In a Jan. 20 order, the state supreme court suspended Robert John Hankes for three years with a requirement that he also complete a professionalism seminar.

Hankes received more than $1 million in annual compensation in 2018 but provided no explanation for his misconduct, according to a September 2021 report and recommendation by the review board of the Illinois Attorney Registration and Disciplinary Commission.

Hankes worked at Vedder Price since he was hired in 2005 as a summer associate. He was fired in October 2019 after the alleged wrongdoing was discovered.

The board said Hankes received nearly $80,000 that rightfully belonged to clients as a result of his misconduct.

According to the review board, Hankes created multiple false client invoices, arranged for payments on those invoices to be credited to a formerly dormant account, and then submitted false expense requests to his law firm to be paid from the reactivated account.

The double billing stemmed from Hankes’ representation of a financial institution in financing and leasing matters involving other companies. The financial institution’s agreements with the customer companies allowed them to be billed directly for legal services in certain circumstances.

Hankes billed the financial institution and its customers for the same legal work, wrongly collecting nearly $109,000 that he applied to the reactivated account, the review board said. He also billed another client nearly $7,500 using a false invoice, according to the review board.

Hankes then sought reimbursement for expenses that weren’t incurred for the law firm, according to the review board. For example, he sought about $2,100 for a “client event” and a “race day” event. He sought nearly $2,600 to buy a crossbow, purportedly for a gift. He sought $13,700 for airfare and nearly $17,000 for first-class plane tickets to Moscow that he didn’t use. Instead, he applied the flight credit to his personal credit card. Based on his false requests, Hankes received nearly $80,000.

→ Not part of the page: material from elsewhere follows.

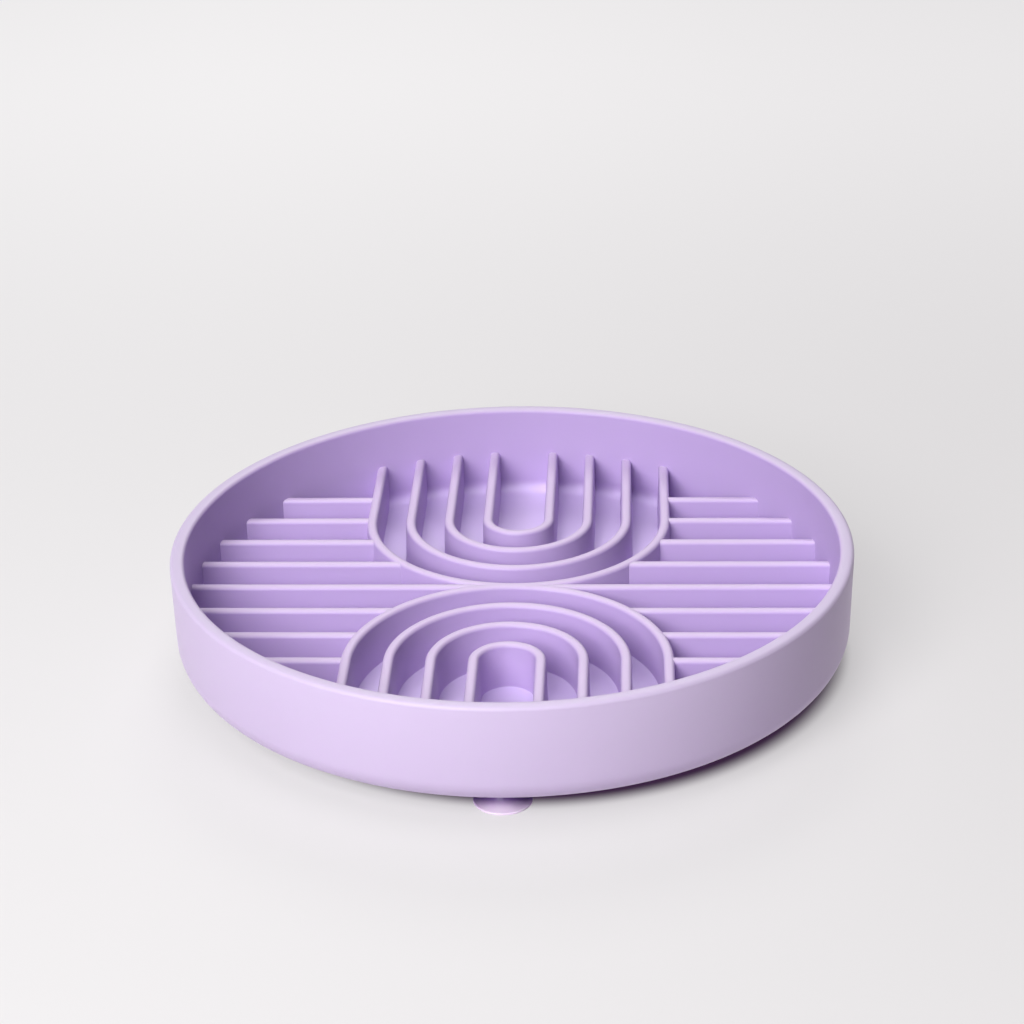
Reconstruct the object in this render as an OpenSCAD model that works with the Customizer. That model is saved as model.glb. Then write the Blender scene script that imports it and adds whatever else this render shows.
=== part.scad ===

Hankes made restitution on the eve of his disciplinary hearing, the review board said. Other mitigating factors were that Hankes admitted his wrongdoing when confronted by Vedder Price’s general counsel, self-reported his conduct to ethics authorities, and was forthright during the ethics hearing. He also had no prior discipline and a history of significant pro bono legal work.

Vedder Price’s general counsel told the ABA Journal in January 2020 that the firm refunded all amounts due to its client. At the time, Hankes had been accused of false billing involving only the financial institution and its customers. The general counsel, Michael Mulcahy, had no additional comment when contacted by the ABA Journal on Monday.

Hankes specialized in aircraft financing at Vedder Price, according to Reuters’ coverage of the case.

The suspension is effective Feb. 10.